Some body buys a pair of bullock, some repair their looms and some buys a plough or a tailoring machine. The group members take the responsibility of recovering the loan and deposit it in the bank. In the process, the members learn to save from their income and develop the credit utilisation skill. Gradually the money in the SHG account in the bank swells and the bankers provide more credits for bigger enterprises.

Thus, SHG becomes an invisible agent of socio economic change, which takes shape with people’s participation. SHG movement is more a spontaneous revolution of mind, which takes time to shape up in the backdrop of village life infested with caste divide, political polarisation, backwardness and illiteracy.

It not only brings financial inclusion but nurses the village psyche and gives villagers a common objective. When a matured SHG channels entrepreneurship in an idle village, it’s socio cultural life gets integrated with micro economic activities. It’s the patience, single willed devotion and the strategy of the bankers, development agencies and enterprising villagers, which  helps plant SHG philosophy in the villages.

As on 31 March 2007, 25.50 lakh SHGs have taken bank credit of Rs 14320 crore across the country bringing four crore families under the banking umbrella. Recently RBI has instructed all banks to bring every body under the banking umbrella. World Bank has also decided to fund SHGs in seven Indian states. More than financial help, the SHGs need critical policy back up at micro and macro level for its sustenance. Regulating SHG is the need of the hour as many unskilled players mess up this silent process of financial inclusion.

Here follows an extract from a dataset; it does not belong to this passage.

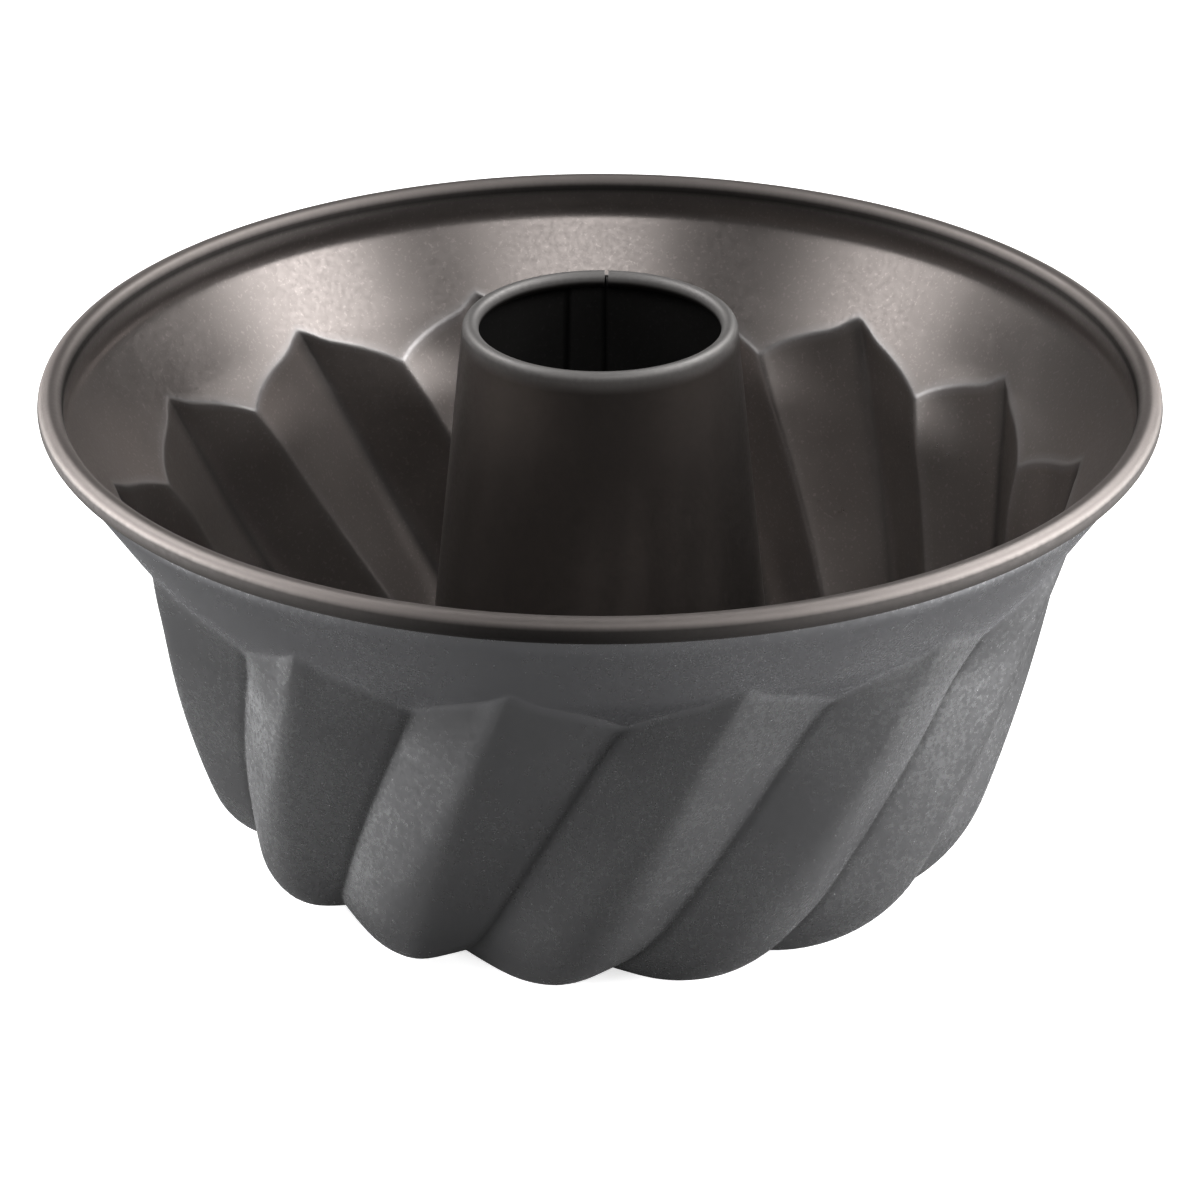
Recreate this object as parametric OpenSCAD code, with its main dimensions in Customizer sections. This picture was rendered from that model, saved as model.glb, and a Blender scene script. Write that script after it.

Political economists and planners feel all these developments in the micro finance sector will step up the process of financial inclusion. But one thing the policy makers have to keep in mind that micro economic activities in villages by SHG members are part of the natural sector economy.

Any natural imbalance will always disturb the SHG cycle. India has to do something seriously to check the intensity of natural calamities. Look the problem of silting in rivers. It starts with the inundation of hills, which leads to severe flood and water shortage in rivers as the swallow rivers no longer hold water. Today out of country’s geographical area of 329 m.ha more than 40 m. ha of area is prone to flood, which severely affects the entrepreneurship cycle.

Key to sustenance

Biodegradable handicraft and handloom products manufactured by SHG members have market demand in global bazaars. But the middlemen involved in marketing SHG products, like handicrafts and handloom, do not allow the profit to percolate down. In this context, India must think seriously about the dumping of spurious plastic and synthetic items by China. Those items quickly replace our precious handicrafts and handloom products.

Only providing funds, policy back up and devising social sector schemes will not help in financial inclusion. There is an urgent need to understand the key to sustenance of micro finance sector.